▸ **Records to process**
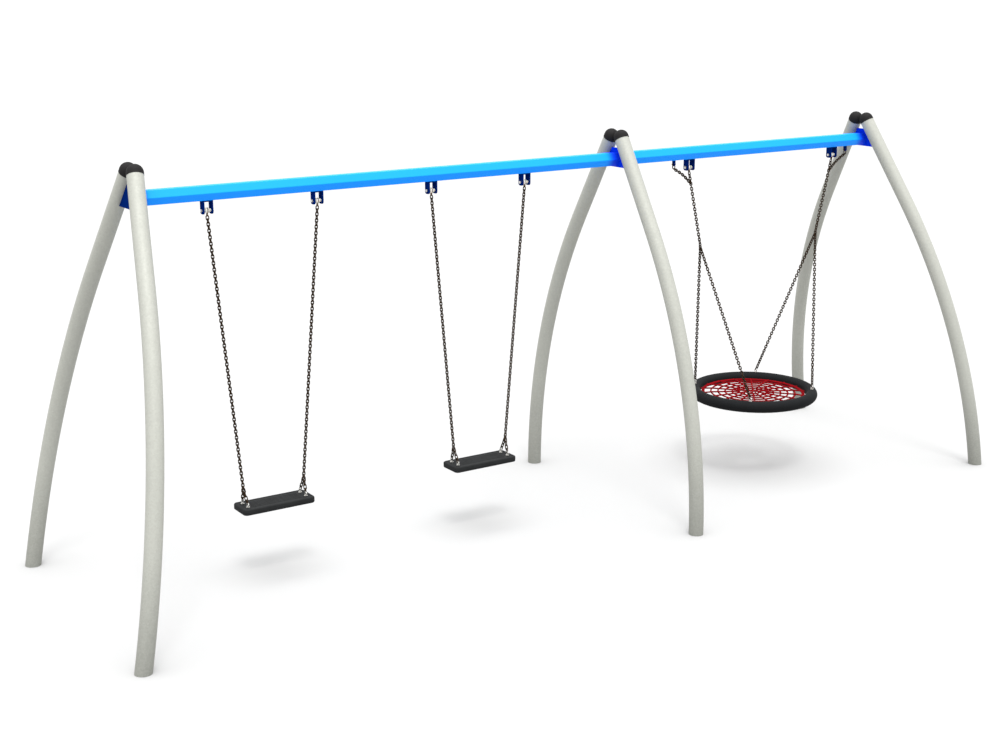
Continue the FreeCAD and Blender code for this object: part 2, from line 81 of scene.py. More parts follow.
def middle(node):
    low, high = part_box(node)
    return (low + high) / 2


def linear(colour):
    """sRGB hex such as "#2a6fd0" as linear red, green, blue and alpha."""
    shares = [int(colour[place:place + 2], 16) / 255 for place in (1, 3, 5)]
    return [s / 12.92 if s <= 0.04045 else ((s + 0.055) / 1.055) ** 2.4 for s in shares] + [1]


def across(size_mm):
    """The Scale that makes a pattern's features about size_mm across."""
    return 1 / (size_mm * MM)


def connect(tree, node, sockets):
    """Gives each input of a node a value or a link. A node as the value stands for its first
    open output."""
    for socket, value in sockets.items():
        if isinstance(value, bpy.types.Node):
            value = next(output for output in value.outputs if output.enabled)
        if isinstance(value, bpy.types.NodeSocket):
            tree.links.new(value, node.inputs[socket])
        else:
            node.inputs[socket].default_value = value


def add(tree, kind, sockets=None, **settings):
    """Adds a node with its settings, its inputs' values and its links."""
    made = tree.nodes.new(kind)
    for name, value in settings.items():
        setattr(made, name, value)
    connect(tree, made, sockets or {})
    return made


def finish(name, sockets):
    """A new material: its tree, its shader with the given sockets set, and Object coordinates."""
    made = bpy.data.materials.new(name)
    made.use_nodes = True
    tree = made.node_tree
    shader = tree.nodes["Principled BSDF"]
    connect(tree, shader, sockets)
    place = add(tree, "ShaderNodeTexCoord").outputs["Object"]
    return made, tree, shader, place


PAINTED_SHADE_HEIGHT = 0.7        # metres; below this height a leg's colour darkens towards the ground, painted shade


def galvanised_steel():
    """Hot-dip galvanised tube: matt warm grey zinc with a fine mottle of spangle crystals. Its
    colour darkens towards the ground: painted shade, where less light reaches the lower leg."""
    made, tree, shader, place = finish("galvanised_steel", {
        "Metallic": 0.15, "Specular IOR Level": 0.2})
    spangle = add(tree, "ShaderNodeTexVoronoi", {"Vector": place, "Scale": across(9)})
    crystal = add(tree, "ShaderNodeSeparateColor", {"Color": spangle.outputs["Color"]})
    cloud = add(tree, "ShaderNodeTexNoise", {
        "Vector": place, "Scale": across(120), "Detail": 4})
    mottle = add(tree, "ShaderNodeMix", {"Factor": 0.35, "A": crystal, "B": cloud})
    height = add(tree, "ShaderNodeSeparateXYZ", {0: place}).outputs["Z"]
    # painted shade: 0 at the ground, 1 from this height up, so the leg's colour darkens downwards
    above_painted_shade = add(tree, "ShaderNodeMapRange", {"Value": height, "From Max": PAINTED_SHADE_HEIGHT})
    shade = add(tree, "ShaderNodeMix", {"Factor": 0.3, "A": above_painted_shade, "B": mottle})
    connect(tree, shader, {
        "Base Color": add(tree, "ShaderNodeMix", {
            "Factor": shade, "A": linear("#7d7e78"), "B": linear("#a0a19a")}, data_type="RGBA"),
        "Roughness": add(tree, "ShaderNodeMapRange", {
            "Value": crystal.outputs["Green"], "To Min": 0.5, "To Max": 0.7}),
        "Normal": add(tree, "ShaderNodeBump", {
            "Height": cloud, "Distance": 0.3 * MM, "Strength": 0.3})})
    return made


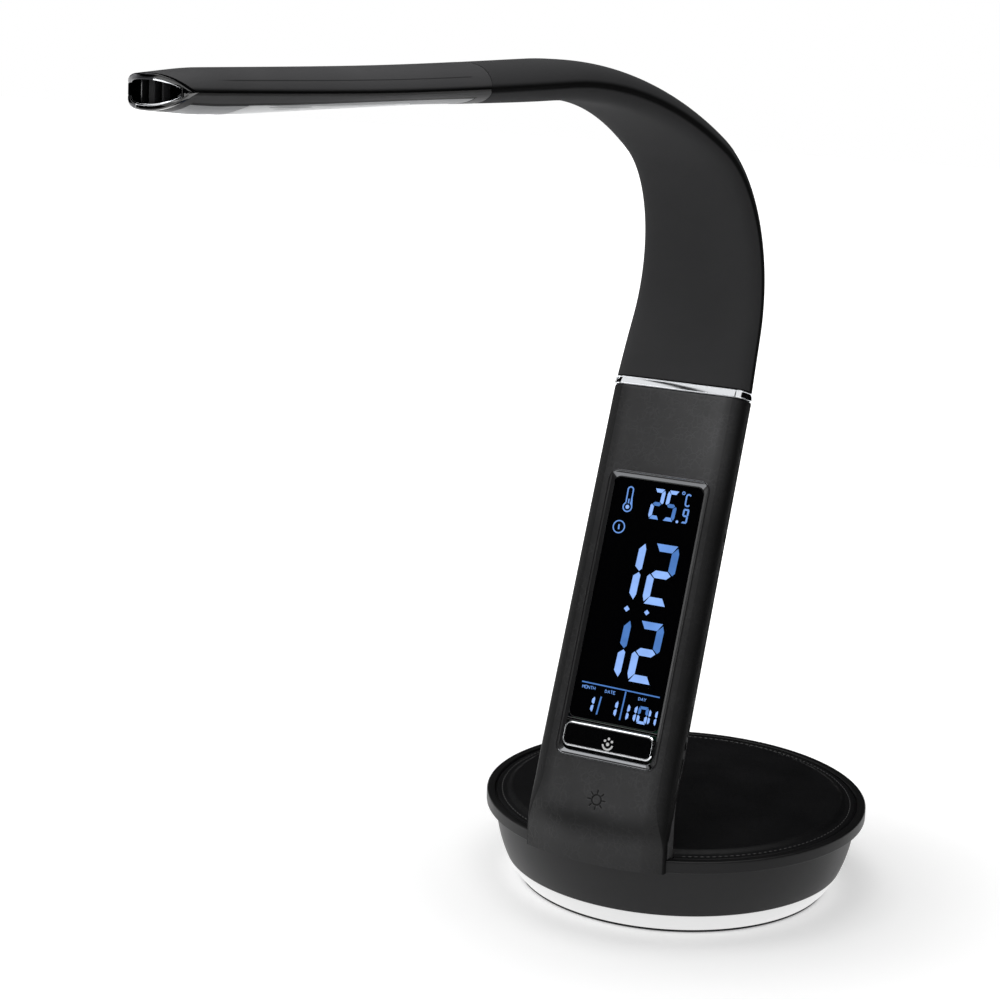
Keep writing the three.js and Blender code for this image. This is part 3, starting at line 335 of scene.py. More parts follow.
SATIN = Finish(
    "satin_dark_plastic", (42, 42, 43), 0.4, specular=0.25, grain_size=0.35, grain_depth=0.004, mottle=0.03,
)
RIM = replace(
    SATIN, name="rim_dark_plastic", colour=(31, 31, 32), roughness=0.42, specular=0.2, mark_shade=0.3,
)
HOUSING = Finish(
    "head_housing", (76, 76, 77), 0.34, specular=0.12, grain_size=0.3, grain_depth=0.002, mottle=0.03,
    mark_shade=0.05,
)
# The lower shell takes the housing's finish darker, as painted shade under the head
HOUSING_PAINTED_SHADE = replace(HOUSING, name="head_housing_painted_shade", colour=(62, 62, 63), roughness=0.5)
SLEEVE = Finish(
    "soft_sleeve", (62, 62, 63), 0.85, specular=0.04, grain_size=0.3, grain_depth=0.006, mottle=0.05,
    mark_shade=0.06,
)
# The leatherette's colour is its lightest; the stand's painted shade darkens most of its front
LEATHER = Finish(
    "stand_leatherette", (82, 82, 83), 0.4, specular=0.2, grain=Grain.CREASED, grain_size=1.5,
    grain_depth=0.055, mottle=0.1, mottle_size=38.0, roughness_spread=0.05, mark_shade=0.08,
    crease_shade=1.16,
)
EDGE_LEATHER = replace(LEATHER, name="edge_leatherette", roughness=0.5, specular=0.04)
# crease_shade below one paints shade into the pad's creases
PAD_LEATHER = Finish(
    "pad_leatherette", (17, 17, 18), 0.4, specular=0.1, grain=Grain.CREASED, grain_size=0.9, grain_depth=0.03,
    mottle=0.15, mottle_size=30.0, crease_shade=0.8,
)
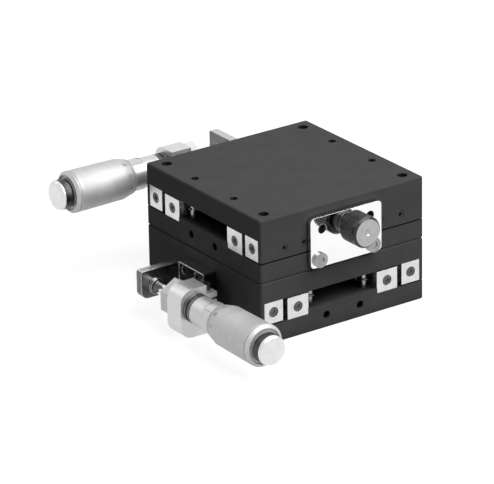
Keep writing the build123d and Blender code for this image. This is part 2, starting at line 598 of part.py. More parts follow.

▸ **Stated goal**
Write the data from above out again, exactly.

▸ **Exercise output**
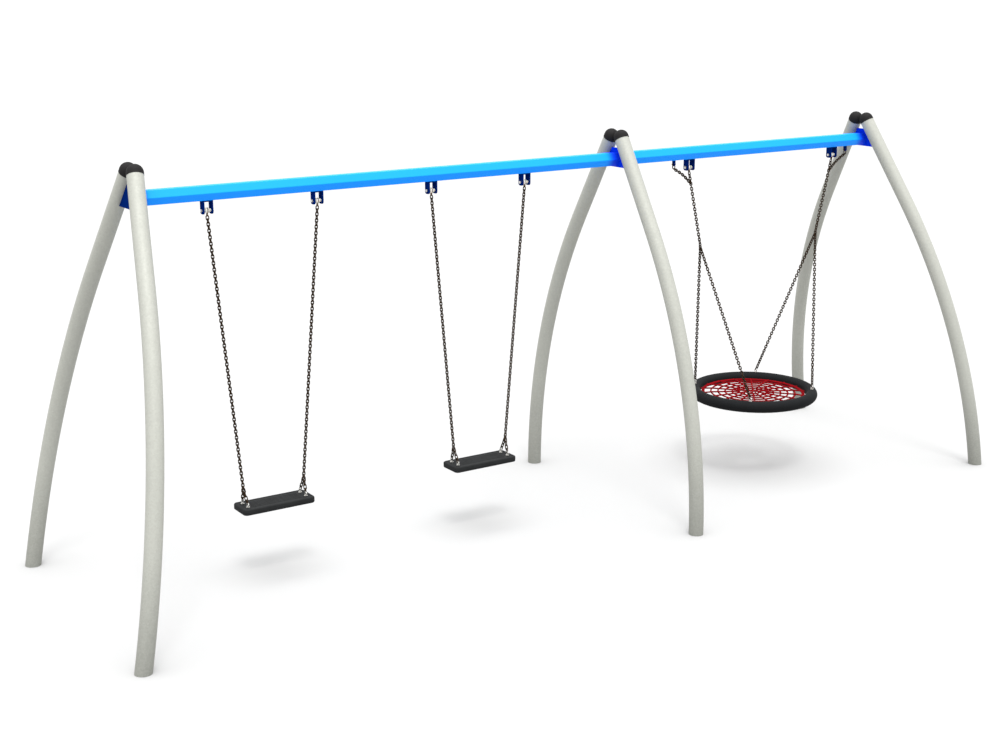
Continue the FreeCAD and Blender code for this object: part 2, from line 81 of scene.py. More parts follow.
def middle(node):
    low, high = part_box(node)
    return (low + high) / 2


def linear(colour):
    """sRGB hex such as "#2a6fd0" as linear red, green, blue and alpha."""
    shares = [int(colour[place:place + 2], 16) / 255 for place in (1, 3, 5)]
    return [s / 12.92 if s <= 0.04045 else ((s + 0.055) / 1.055) ** 2.4 for s in shares] + [1]


def across(size_mm):
    """The Scale that makes a pattern's features about size_mm across."""
    return 1 / (size_mm * MM)


def connect(tree, node, sockets):
    """Gives each input of a node a value or a link. A node as the value stands for its first
    open output."""
    for socket, value in sockets.items():
        if isinstance(value, bpy.types.Node):
            value = next(output for output in value.outputs if output.enabled)
        if isinstance(value, bpy.types.NodeSocket):
            tree.links.new(value, node.inputs[socket])
        else:
            node.inputs[socket].default_value = value


def add(tree, kind, sockets=None, **settings):
    """Adds a node with its settings, its inputs' values and its links."""
    made = tree.nodes.new(kind)
    for name, value in settings.items():
        setattr(made, name, value)
    connect(tree, made, sockets or {})
    return made


def finish(name, sockets):
    """A new material: its tree, its shader with the given sockets set, and Object coordinates."""
    made = bpy.data.materials.new(name)
    made.use_nodes = True
    tree = made.node_tree
    shader = tree.nodes["Principled BSDF"]
    connect(tree, shader, sockets)
    place = add(tree, "ShaderNodeTexCoord").outputs["Object"]
    return made, tree, shader, place


PAINTED_SHADE_HEIGHT = 0.7        # metres; below this height a leg's colour darkens towards the ground, painted shade


def galvanised_steel():
    """Hot-dip galvanised tube: matt warm grey zinc with a fine mottle of spangle crystals. Its
    colour darkens towards the ground: painted shade, where less light reaches the lower leg."""
    made, tree, shader, place = finish("galvanised_steel", {
        "Metallic": 0.15, "Specular IOR Level": 0.2})
    spangle = add(tree, "ShaderNodeTexVoronoi", {"Vector": place, "Scale": across(9)})
    crystal = add(tree, "ShaderNodeSeparateColor", {"Color": spangle.outputs["Color"]})
    cloud = add(tree, "ShaderNodeTexNoise", {
        "Vector": place, "Scale": across(120), "Detail": 4})
    mottle = add(tree, "ShaderNodeMix", {"Factor": 0.35, "A": crystal, "B": cloud})
    height = add(tree, "ShaderNodeSeparateXYZ", {0: place}).outputs["Z"]
    # painted shade: 0 at the ground, 1 from this height up, so the leg's colour darkens downwards
    above_painted_shade = add(tree, "ShaderNodeMapRange", {"Value": height, "From Max": PAINTED_SHADE_HEIGHT})
    shade = add(tree, "ShaderNodeMix", {"Factor": 0.3, "A": above_painted_shade, "B": mottle})
    connect(tree, shader, {
        "Base Color": add(tree, "ShaderNodeMix", {
            "Factor": shade, "A": linear("#7d7e78"), "B": linear("#a0a19a")}, data_type="RGBA"),
        "Roughness": add(tree, "ShaderNodeMapRange", {
            "Value": crystal.outputs["Green"], "To Min": 0.5, "To Max": 0.7}),
        "Normal": add(tree, "ShaderNodeBump", {
            "Height": cloud, "Distance": 0.3 * MM, "Strength": 0.3})})
    return made


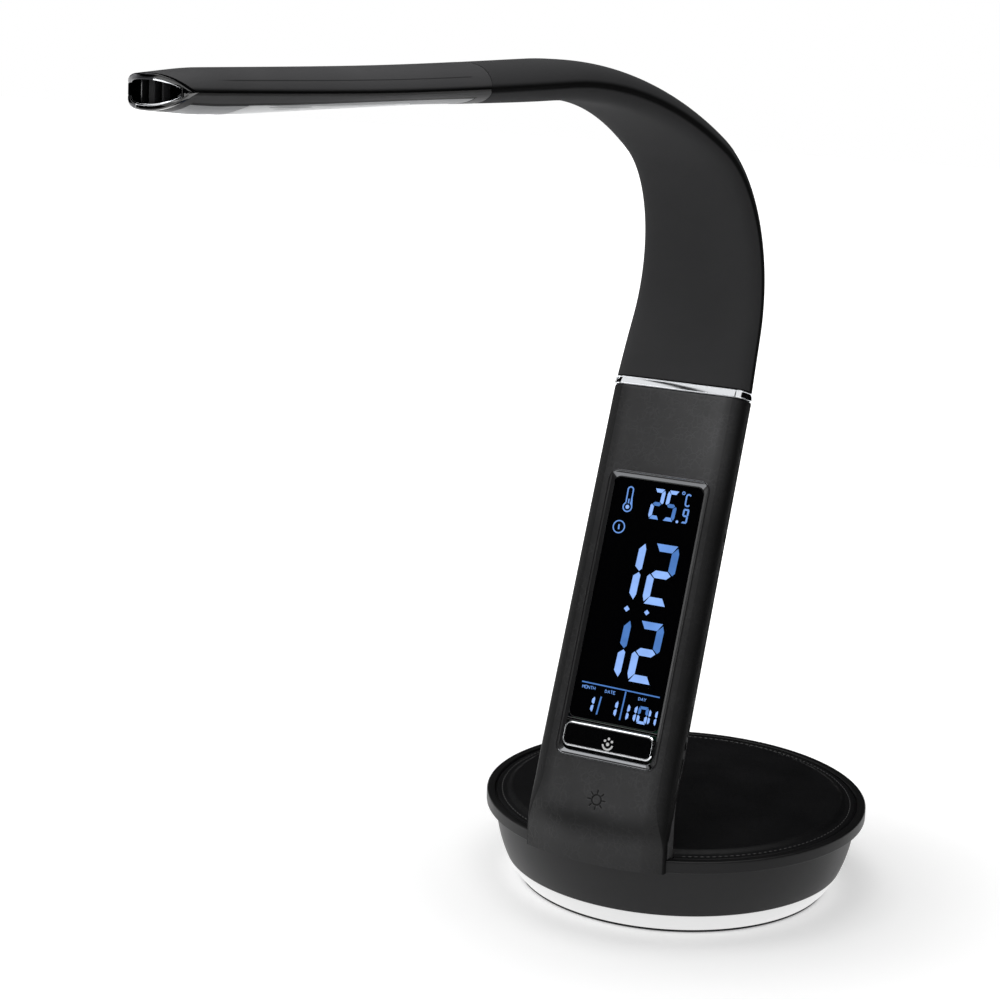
Keep writing the three.js and Blender code for this image. This is part 3, starting at line 335 of scene.py. More parts follow.
SATIN = Finish(
    "satin_dark_plastic", (42, 42, 43), 0.4, specular=0.25, grain_size=0.35, grain_depth=0.004, mottle=0.03,
)
RIM = replace(
    SATIN, name="rim_dark_plastic", colour=(31, 31, 32), roughness=0.42, specular=0.2, mark_shade=0.3,
)
HOUSING = Finish(
    "head_housing", (76, 76, 77), 0.34, specular=0.12, grain_size=0.3, grain_depth=0.002, mottle=0.03,
    mark_shade=0.05,
)
# The lower shell takes the housing's finish darker, as painted shade under the head
HOUSING_PAINTED_SHADE = replace(HOUSING, name="head_housing_painted_shade", colour=(62, 62, 63), roughness=0.5)
SLEEVE = Finish(
    "soft_sleeve", (62, 62, 63), 0.85, specular=0.04, grain_size=0.3, grain_depth=0.006, mottle=0.05,
    mark_shade=0.06,
)
# The leatherette's colour is its lightest; the stand's painted shade darkens most of its front
LEATHER = Finish(
    "stand_leatherette", (82, 82, 83), 0.4, specular=0.2, grain=Grain.CREASED, grain_size=1.5,
    grain_depth=0.055, mottle=0.1, mottle_size=38.0, roughness_spread=0.05, mark_shade=0.08,
    crease_shade=1.16,
)
EDGE_LEATHER = replace(LEATHER, name="edge_leatherette", roughness=0.5, specular=0.04)
# crease_shade below one paints shade into the pad's creases
PAD_LEATHER = Finish(
    "pad_leatherette", (17, 17, 18), 0.4, specular=0.1, grain=Grain.CREASED, grain_size=0.9, grain_depth=0.03,
    mottle=0.15, mottle_size=30.0, crease_shade=0.8,
)
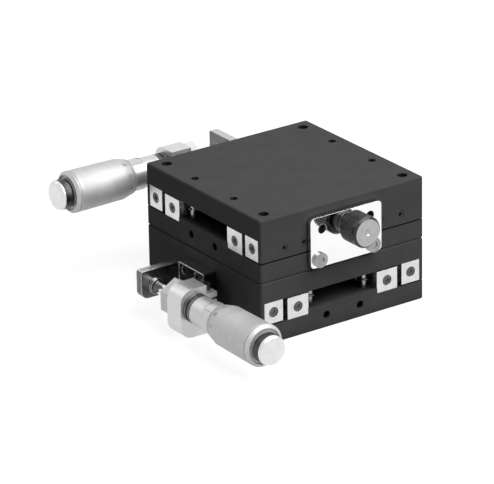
Keep writing the build123d and Blender code for this image. This is part 2, starting at line 598 of part.py. More parts follow.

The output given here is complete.